- [INFORMATION SHOWN]
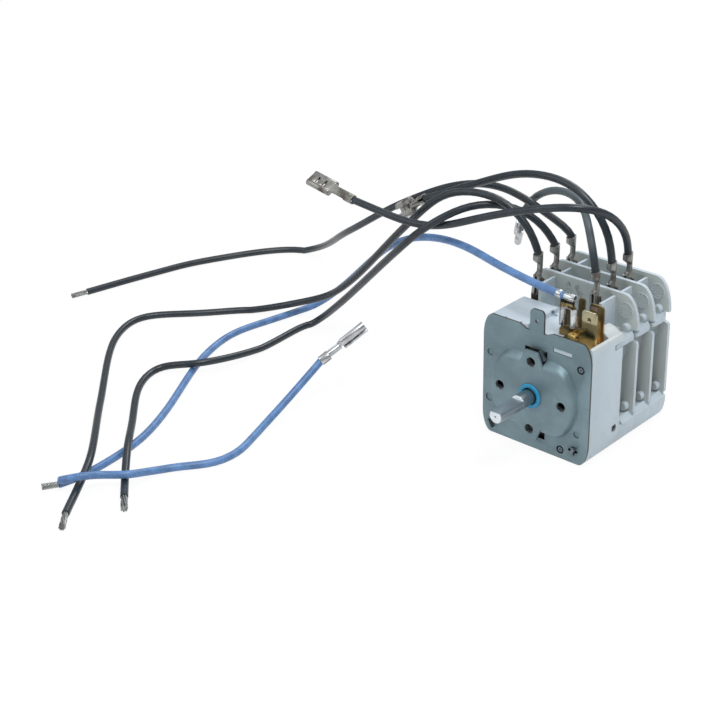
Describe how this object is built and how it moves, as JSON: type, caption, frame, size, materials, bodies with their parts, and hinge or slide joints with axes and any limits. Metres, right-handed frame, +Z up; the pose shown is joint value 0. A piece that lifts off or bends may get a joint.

---

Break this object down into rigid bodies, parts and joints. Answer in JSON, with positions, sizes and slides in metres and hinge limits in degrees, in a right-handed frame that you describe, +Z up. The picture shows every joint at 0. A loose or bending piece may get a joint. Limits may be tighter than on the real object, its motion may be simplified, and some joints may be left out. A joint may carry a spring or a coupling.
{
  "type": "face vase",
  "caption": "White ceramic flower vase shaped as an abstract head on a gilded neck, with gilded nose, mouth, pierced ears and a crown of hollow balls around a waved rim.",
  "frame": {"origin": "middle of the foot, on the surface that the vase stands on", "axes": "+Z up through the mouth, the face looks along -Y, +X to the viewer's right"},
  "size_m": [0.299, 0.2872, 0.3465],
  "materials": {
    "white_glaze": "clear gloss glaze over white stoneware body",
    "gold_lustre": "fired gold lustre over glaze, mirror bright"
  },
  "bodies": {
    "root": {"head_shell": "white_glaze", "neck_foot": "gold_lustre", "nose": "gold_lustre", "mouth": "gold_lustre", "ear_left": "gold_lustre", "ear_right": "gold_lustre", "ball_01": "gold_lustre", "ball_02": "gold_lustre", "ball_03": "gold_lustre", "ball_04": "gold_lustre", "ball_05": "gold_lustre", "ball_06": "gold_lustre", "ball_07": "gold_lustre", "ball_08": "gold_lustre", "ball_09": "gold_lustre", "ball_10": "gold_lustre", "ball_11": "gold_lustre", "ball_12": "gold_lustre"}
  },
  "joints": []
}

- [PROBLEM REQUIREMENTS] Search the lines above for the string "hinge", then show every one that has it.

- [ANSWER TO THIS PROBLEM]
Describe how this object is built and how it moves, as JSON: type, caption, frame, size, materials, bodies with their parts, and hinge or slide joints with axes and any limits. Metres, right-handed frame, +Z up; the pose shown is joint value 0. A piece that lifts off or bends may get a joint.
Break this object down into rigid bodies, parts and joints. Answer in JSON, with positions, sizes and slides in metres and hinge limits in degrees, in a right-handed frame that you describe, +Z up. The picture shows every joint at 0. A loose or bending piece may get a joint. Limits may be tighter than on the real object, its motion may be simplified, and some joints may be left out. A joint may carry a spring or a coupling.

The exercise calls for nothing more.